- What to work on
Return the material below in full and exactly.

- Dataset entries
::::

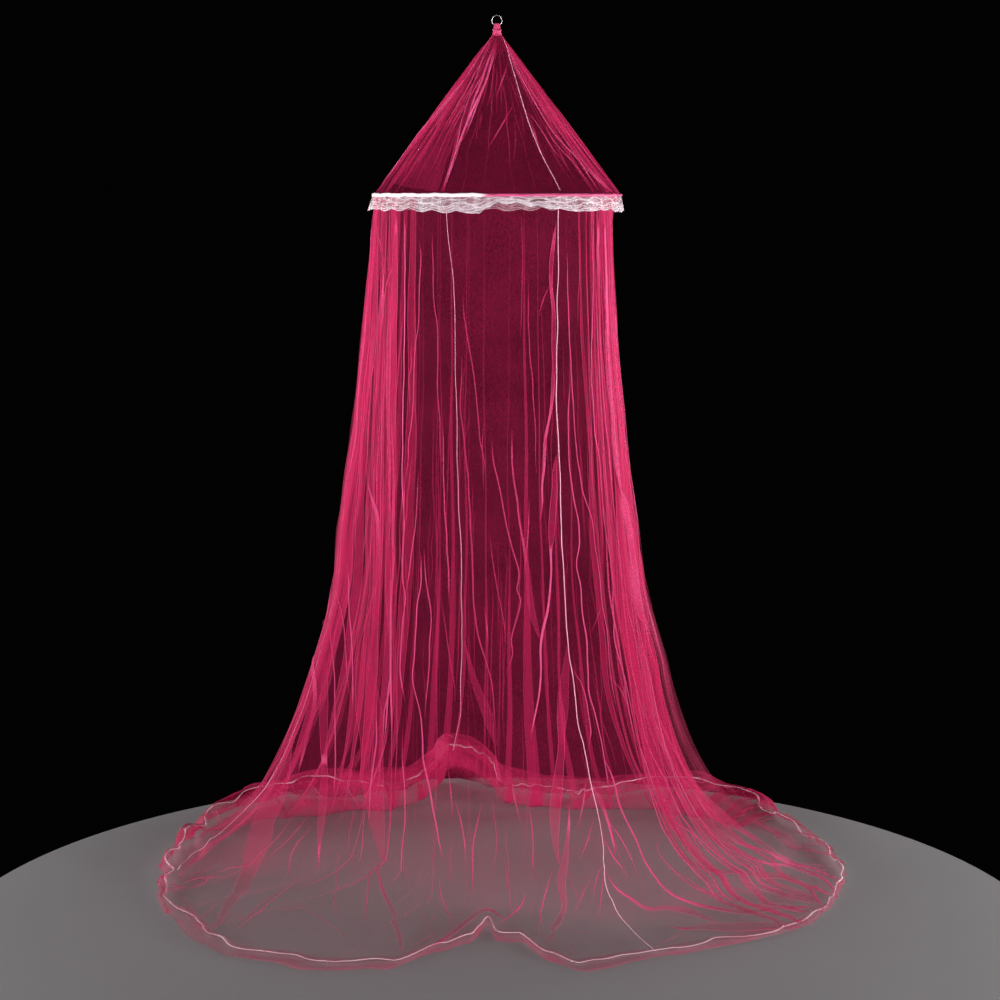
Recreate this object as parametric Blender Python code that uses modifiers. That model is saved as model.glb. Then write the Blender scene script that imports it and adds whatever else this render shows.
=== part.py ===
"""Round mosquito net canopy: a hanging ring, a bound neck, a cone roof, a hoop with
its lace frill, and a long skirt that ends in a train on the floor.

The origin is the point of the ring that a ceiling hook carries, +Z is up and the
front faces -Y. Heights in the tables are above the floor. An azimuth is 0 at the
front and grows towards +X, the right side as seen from the front.
"""
import math
from bisect import bisect_right
from collections import namedtuple

import bmesh
import bpy

# ---- Driving dimensions, metres ----
HANG_HEIGHT = 2.125        # floor to the hook's bearing point in the ring
HOOP_HEIGHT = 1.700        # floor to the middle of the hoop
HOOP_RADIUS = 0.2955       # middle line of the hoop's rod
HOOP_ROD_RADIUS = 0.0045   # rod in its tape
RING_RADIUS = 0.0121       # middle line of the ring's wire
RING_WIRE_RADIUS = 0.0009
NET_THICKNESS = 0.0012
LACE_THICKNESS = 0.0010
SEAM_GAP = 0.0005          # between pieces that are sewn together
RING_CLEARANCE = 0.0005    # between the ring's wire and the net round it

# ---- Neck ----
NECK_BOTTOM = 2.0815
NECK_SEGMENTS = 18
NeckRow = namedtuple("NeckRow", "height half_width half_depth")
NECK_ROWS = [
    NeckRow(2.0815, 0.0115, 0.0100),
    NeckRow(2.0850, 0.0100, 0.0088),
    NeckRow(2.0880, 0.0118, 0.0102),
    NeckRow(2.0910, 0.0100, 0.0085),
    NeckRow(2.0965, 0.0088, 0.0068),
    NeckRow(2.1020, 0.0084, 0.0056),
    NeckRow(2.1055, 0.0074, 0.0042),
    NeckRow(2.1072, 0.0052, 0.0024),
]

# ---- Roof ----
ROOF_COLUMNS = 60
ROOF_BAND = 0.004          # upright strip at the roof's two ends
ROOF_TOP_RADIUS = 0.0100
ROOF_STEPS = (0.0, 0.07, 0.20, 0.40, 0.62, 0.82, 1.0)
RoofFold = namedtuple("RoofFold", "azimuth half_width height")
ROOF_FOLDS = [
    RoofFold(-104, 14, 0.010),
    RoofFold(-72, 12, 0.012),
    RoofFold(-48, 11, 0.008),
    RoofFold(-24, 12, 0.016),
    RoofFold(27, 11, 0.010),
    RoofFold(62, 12, 0.010),
    RoofFold(84, 12, 0.014),
    RoofFold(112, 14, 0.010),
    RoofFold(150, 16, 0.008),
    RoofFold(-150, 16, 0.008),
]
RoofSag = namedtuple("RoofSag", "azimuth depth")
ROOF_SAG = [
    RoofSag(-90, 0.006),
    RoofSag(0, 0.010),
    RoofSag(90, 0.014),
    RoofSag(180, 0.010),
]

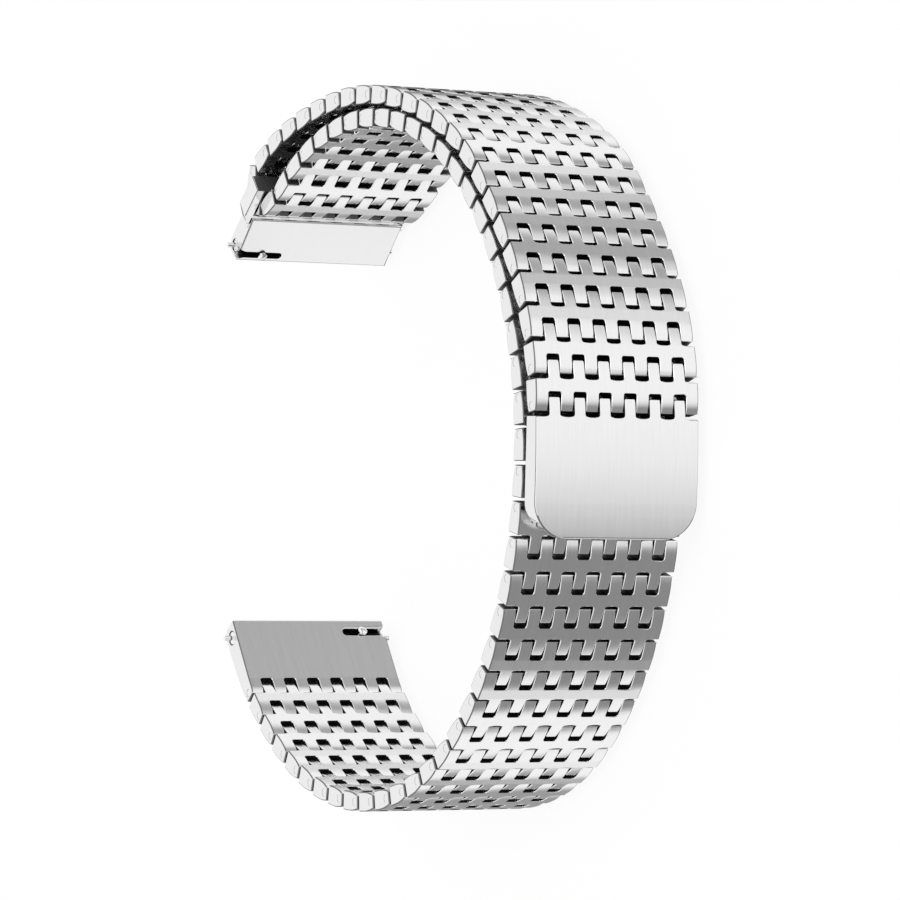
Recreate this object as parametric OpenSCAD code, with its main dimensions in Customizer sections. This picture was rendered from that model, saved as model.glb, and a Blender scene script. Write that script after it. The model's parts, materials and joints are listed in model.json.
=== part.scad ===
// Magnetic watch band of small steel links, closed to a loop and lying on its edge.
// The strap starts at the lower end piece, runs round the wrist, passes through the frame
// of the upper end piece, folds back over itself and ends in a magnetic clasp plate.
// X and Y are the plane of the loop, Z is the width of the strap, all sizes in millimetres.

/* [Strap] */
// Width of the strap across the links
band_width = 20; // [16:0.5:26]
// Distance from one pin to the next
pitch = 3.9; // [3.4:0.05:5]
// Thickness of a link plate
link_thick = 2.2; // [1.8:0.05:3]
// Width of each of the seven fingers that hold a pin
finger_wide = 1.52; // [1.2:0.01:1.9]
// Side play between a finger and the slot that it turns in
finger_play = 0.09; // [0.05:0.01:0.2]
// Reach of the seven fingers past their pin
head_reach = 0.78; // [0.5:0.01:0.9]
// Reach of the six fingers past the pin that they turn on
tail_reach = 0.9; // [0.6:0.01:1]
// From the turning pin to the bottom of the slots
tail_slot = 1.2; // [1.15:0.01:1.5]
// From the held pin to the bottom of the slots
head_slot = 1.45; // [1.3:0.01:1.6]

/* [Pins] */
// Radius of a link pin
pin_r = 0.45; // [0.3:0.01:0.6]
// Radial play of a pin in the fingers that hold it
held_play = 0.01; // [0.01:0.005:0.03]
// Radial play of a pin in the fingers that turn on it
turn_play = 0.05; // [0.03:0.01:0.1]
// Depth of a pin end below the edge of the strap
pin_sink = 0.05; // [0:0.01:0.3]

/* [Loop] */
// X of the first pin
start_x = -30.96; // [-45:0.01:-20]
// Y of the first pin
start_y = -29.26; // [-45:0.01:-10]
// Direction of the lower end piece, degrees from +X
start_angle = -51; // [-80:0.5:-20]
// Bend in degrees at each hinge of the inner layer: [number of hinges, bend]
inner_bends = [[1, 11.1], [3, 5.1], [3, 6], [4, 5.4], [4, 6.5], [4, 5.7], [4, 5.2], [4, 5.7],
    [2, 6], [2, 5.7], [3, 6], [4, 6.1], [4, 5.5], [3, 6.5], [1, -8.5]];
// Bend in degrees at each of the three hinges of the fold
fold_bends = [[1, -36.4], [1, -87.5], [1, -51.1]];
// Bend in degrees at each hinge of the outer layer: [number of hinges, bend]
outer_bends = [[2, -6.6], [3, -3.4], [4, -4.3], [4, -4.7], [2, -8.5], [2, -2.8], [2, -4.7],
    [2, -7.8], [1, -8.5], [1, -6.5]];

/* [Lower end piece] */
// Length from the first pin to the lug end
low_long = 9.7; // [8:0.1:14]
// Thickness near the lug end
low_thick = 2.5; // [2.2:0.05:3.2]

/* [Upper end piece] */
// Turn of the frame from the last link of the inner layer, in degrees
frame_turn = 15; // [10:0.5:20]
// From the inner layer to the middle of the fold
fold_rise = 3.16; // [3.1:0.02:3.3]
// Radius of the cross bar that the fold turns round
bar_r = 1.3; // [1.1:0.05:1.35]
// Half height of the arms and the cross bar on the wrist side
bar_half = 1.05; // [0.9:0.05:1.2]
// From the middle of the fold to the lug block
block_start = 5.75; // [5.7:0.05:6]
// From the middle of the fold to the lip of the lug block on the wrist side
block_lip = 4.85; // [4.8:0.05:5.5]
// From the middle of the fold to the end of the full width of the arms
arm_end = 4.4; // [4.2:0.1:4.8]
// From the middle of the fold to the lug end
block_end = 11.5; // [10:0.1:14]
// Half thickness of the lug block
block_half = 1.2; // [1.1:0.05:1.5]
// Play between the strap and each arm of the frame
arm_play = 0.15; // [0.1:0.01:0.4]
// Thickness of each arm of the frame
arm_thick = 1; // [0.7:0.05:1.5]

/* [Spring bars] */
// From the end of the lug block to the middle of its spring bar
up_bar_in = 1.15; // [1.05:0.05:1.5]
// From the end of the lower end piece to the middle of its spring bar
low_bar_in = 1.7; // [1.5:0.05:3]
// Radius of the bore for a spring bar
bore_r = 0.8; // [0.7:0.01:0.9]
// Outside radius of the tube
tube_r = 0.75; // [0.6:0.01:0.85]
// Inside radius of the tube
tube_in = 0.56; // [0.5:0.01:0.62]
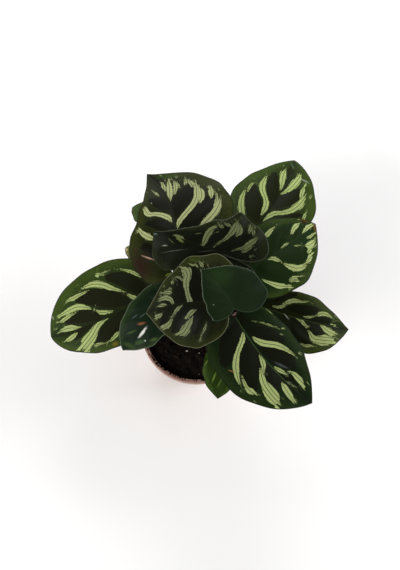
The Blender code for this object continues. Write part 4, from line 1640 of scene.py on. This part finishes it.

::::

- Worked solution
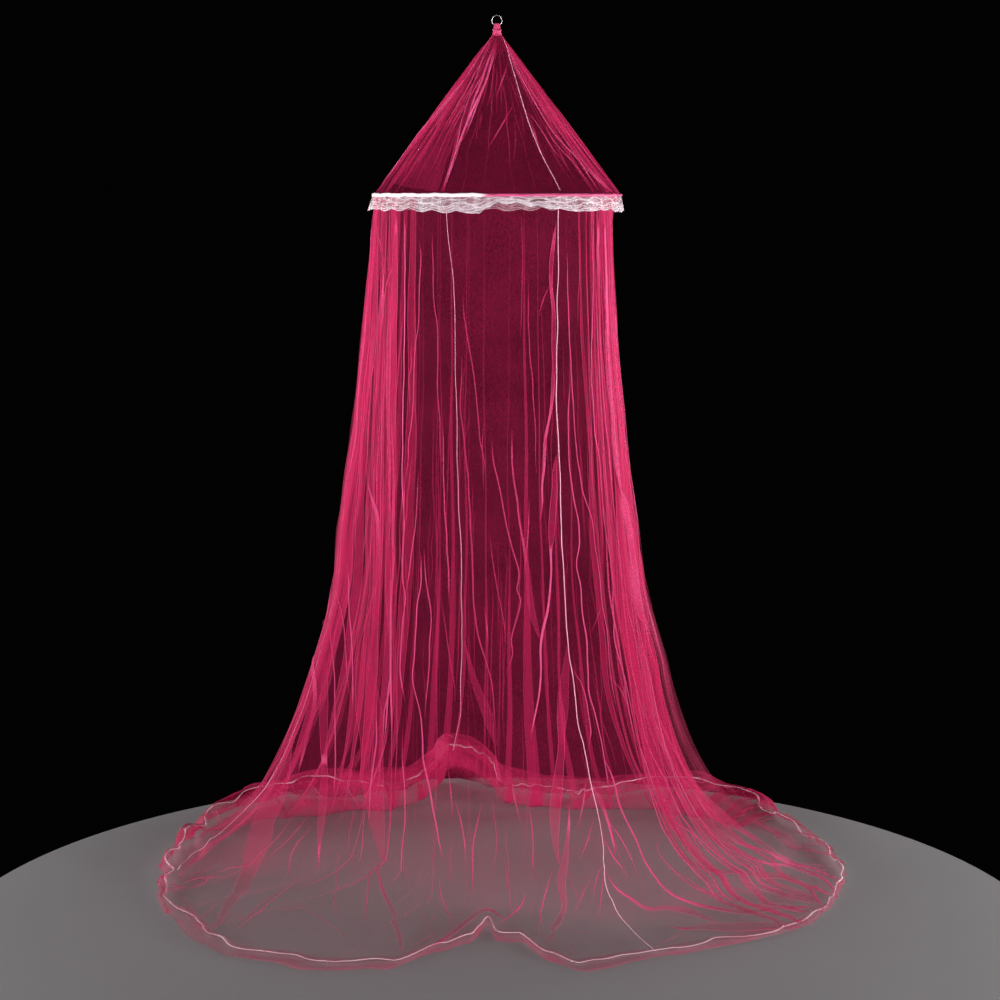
Recreate this object as parametric Blender Python code that uses modifiers. That model is saved as model.glb. Then write the Blender scene script that imports it and adds whatever else this render shows.
=== part.py ===
"""Round mosquito net canopy: a hanging ring, a bound neck, a cone roof, a hoop with
its lace frill, and a long skirt that ends in a train on the floor.

The origin is the point of the ring that a ceiling hook carries, +Z is up and the
front faces -Y. Heights in the tables are above the floor. An azimuth is 0 at the
front and grows towards +X, the right side as seen from the front.
"""
import math
from bisect import bisect_right
from collections import namedtuple

import bmesh
import bpy

# ---- Driving dimensions, metres ----
HANG_HEIGHT = 2.125        # floor to the hook's bearing point in the ring
HOOP_HEIGHT = 1.700        # floor to the middle of the hoop
HOOP_RADIUS = 0.2955       # middle line of the hoop's rod
HOOP_ROD_RADIUS = 0.0045   # rod in its tape
RING_RADIUS = 0.0121       # middle line of the ring's wire
RING_WIRE_RADIUS = 0.0009
NET_THICKNESS = 0.0012
LACE_THICKNESS = 0.0010
SEAM_GAP = 0.0005          # between pieces that are sewn together
RING_CLEARANCE = 0.0005    # between the ring's wire and the net round it

# ---- Neck ----
NECK_BOTTOM = 2.0815
NECK_SEGMENTS = 18
NeckRow = namedtuple("NeckRow", "height half_width half_depth")
NECK_ROWS = [
    NeckRow(2.0815, 0.0115, 0.0100),
    NeckRow(2.0850, 0.0100, 0.0088),
    NeckRow(2.0880, 0.0118, 0.0102),
    NeckRow(2.0910, 0.0100, 0.0085),
    NeckRow(2.0965, 0.0088, 0.0068),
    NeckRow(2.1020, 0.0084, 0.0056),
    NeckRow(2.1055, 0.0074, 0.0042),
    NeckRow(2.1072, 0.0052, 0.0024),
]

# ---- Roof ----
ROOF_COLUMNS = 60
ROOF_BAND = 0.004          # upright strip at the roof's two ends
ROOF_TOP_RADIUS = 0.0100
ROOF_STEPS = (0.0, 0.07, 0.20, 0.40, 0.62, 0.82, 1.0)
RoofFold = namedtuple("RoofFold", "azimuth half_width height")
ROOF_FOLDS = [
    RoofFold(-104, 14, 0.010),
    RoofFold(-72, 12, 0.012),
    RoofFold(-48, 11, 0.008),
    RoofFold(-24, 12, 0.016),
    RoofFold(27, 11, 0.010),
    RoofFold(62, 12, 0.010),
    RoofFold(84, 12, 0.014),
    RoofFold(112, 14, 0.010),
    RoofFold(150, 16, 0.008),
    RoofFold(-150, 16, 0.008),
]
RoofSag = namedtuple("RoofSag", "azimuth depth")
ROOF_SAG = [
    RoofSag(-90, 0.006),
    RoofSag(0, 0.010),
    RoofSag(90, 0.014),
    RoofSag(180, 0.010),
]

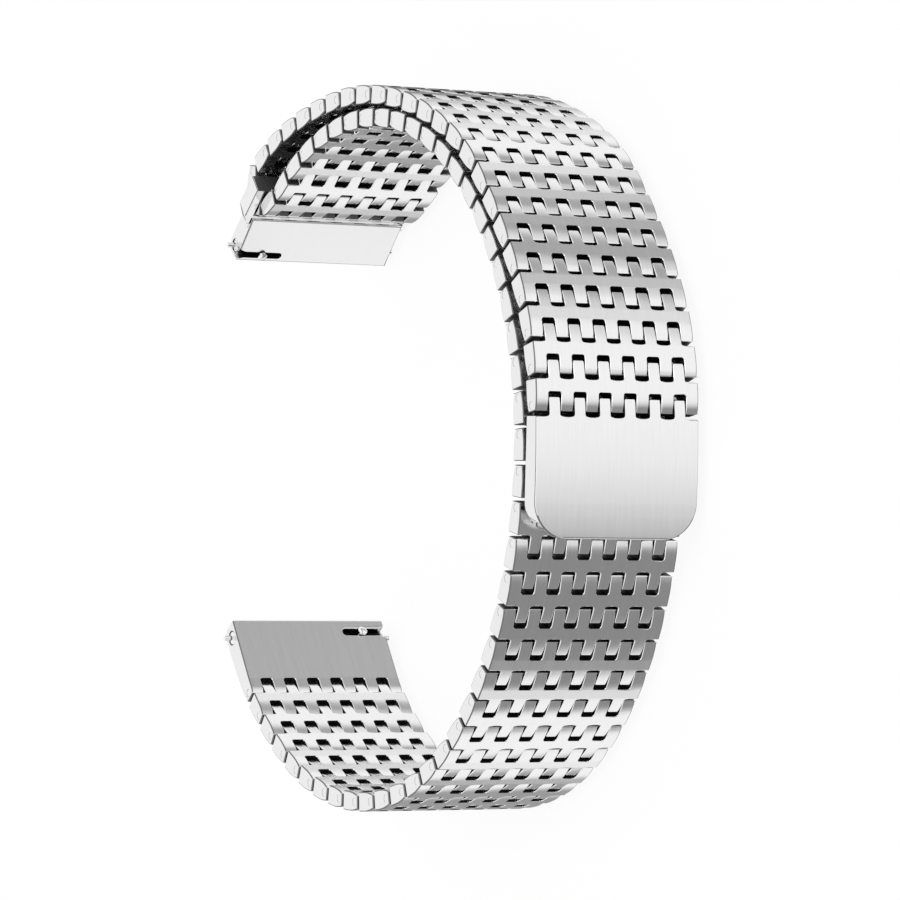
Recreate this object as parametric OpenSCAD code, with its main dimensions in Customizer sections. This picture was rendered from that model, saved as model.glb, and a Blender scene script. Write that script after it. The model's parts, materials and joints are listed in model.json.
=== part.scad ===
// Magnetic watch band of small steel links, closed to a loop and lying on its edge.
// The strap starts at the lower end piece, runs round the wrist, passes through the frame
// of the upper end piece, folds back over itself and ends in a magnetic clasp plate.
// X and Y are the plane of the loop, Z is the width of the strap, all sizes in millimetres.

/* [Strap] */
// Width of the strap across the links
band_width = 20; // [16:0.5:26]
// Distance from one pin to the next
pitch = 3.9; // [3.4:0.05:5]
// Thickness of a link plate
link_thick = 2.2; // [1.8:0.05:3]
// Width of each of the seven fingers that hold a pin
finger_wide = 1.52; // [1.2:0.01:1.9]
// Side play between a finger and the slot that it turns in
finger_play = 0.09; // [0.05:0.01:0.2]
// Reach of the seven fingers past their pin
head_reach = 0.78; // [0.5:0.01:0.9]
// Reach of the six fingers past the pin that they turn on
tail_reach = 0.9; // [0.6:0.01:1]
// From the turning pin to the bottom of the slots
tail_slot = 1.2; // [1.15:0.01:1.5]
// From the held pin to the bottom of the slots
head_slot = 1.45; // [1.3:0.01:1.6]

/* [Pins] */
// Radius of a link pin
pin_r = 0.45; // [0.3:0.01:0.6]
// Radial play of a pin in the fingers that hold it
held_play = 0.01; // [0.01:0.005:0.03]
// Radial play of a pin in the fingers that turn on it
turn_play = 0.05; // [0.03:0.01:0.1]
// Depth of a pin end below the edge of the strap
pin_sink = 0.05; // [0:0.01:0.3]

/* [Loop] */
// X of the first pin
start_x = -30.96; // [-45:0.01:-20]
// Y of the first pin
start_y = -29.26; // [-45:0.01:-10]
// Direction of the lower end piece, degrees from +X
start_angle = -51; // [-80:0.5:-20]
// Bend in degrees at each hinge of the inner layer: [number of hinges, bend]
inner_bends = [[1, 11.1], [3, 5.1], [3, 6], [4, 5.4], [4, 6.5], [4, 5.7], [4, 5.2], [4, 5.7],
    [2, 6], [2, 5.7], [3, 6], [4, 6.1], [4, 5.5], [3, 6.5], [1, -8.5]];
// Bend in degrees at each of the three hinges of the fold
fold_bends = [[1, -36.4], [1, -87.5], [1, -51.1]];
// Bend in degrees at each hinge of the outer layer: [number of hinges, bend]
outer_bends = [[2, -6.6], [3, -3.4], [4, -4.3], [4, -4.7], [2, -8.5], [2, -2.8], [2, -4.7],
    [2, -7.8], [1, -8.5], [1, -6.5]];

/* [Lower end piece] */
// Length from the first pin to the lug end
low_long = 9.7; // [8:0.1:14]
// Thickness near the lug end
low_thick = 2.5; // [2.2:0.05:3.2]

/* [Upper end piece] */
// Turn of the frame from the last link of the inner layer, in degrees
frame_turn = 15; // [10:0.5:20]
// From the inner layer to the middle of the fold
fold_rise = 3.16; // [3.1:0.02:3.3]
// Radius of the cross bar that the fold turns round
bar_r = 1.3; // [1.1:0.05:1.35]
// Half height of the arms and the cross bar on the wrist side
bar_half = 1.05; // [0.9:0.05:1.2]
// From the middle of the fold to the lug block
block_start = 5.75; // [5.7:0.05:6]
// From the middle of the fold to the lip of the lug block on the wrist side
block_lip = 4.85; // [4.8:0.05:5.5]
// From the middle of the fold to the end of the full width of the arms
arm_end = 4.4; // [4.2:0.1:4.8]
// From the middle of the fold to the lug end
block_end = 11.5; // [10:0.1:14]
// Half thickness of the lug block
block_half = 1.2; // [1.1:0.05:1.5]
// Play between the strap and each arm of the frame
arm_play = 0.15; // [0.1:0.01:0.4]
// Thickness of each arm of the frame
arm_thick = 1; // [0.7:0.05:1.5]

/* [Spring bars] */
// From the end of the lug block to the middle of its spring bar
up_bar_in = 1.15; // [1.05:0.05:1.5]
// From the end of the lower end piece to the middle of its spring bar
low_bar_in = 1.7; // [1.5:0.05:3]
// Radius of the bore for a spring bar
bore_r = 0.8; // [0.7:0.01:0.9]
// Outside radius of the tube
tube_r = 0.75; // [0.6:0.01:0.85]
// Inside radius of the tube
tube_in = 0.56; // [0.5:0.01:0.62]
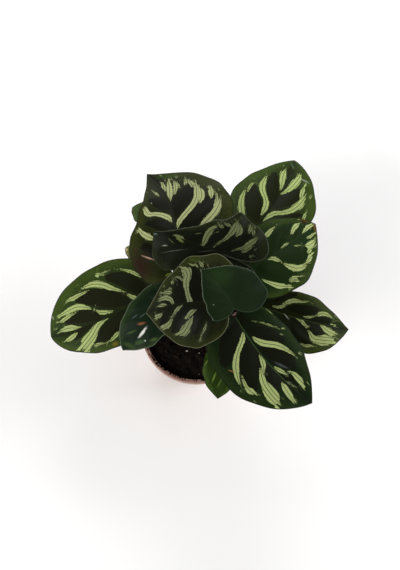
The Blender code for this object continues. Write part 4, from line 1640 of scene.py on. This part finishes it.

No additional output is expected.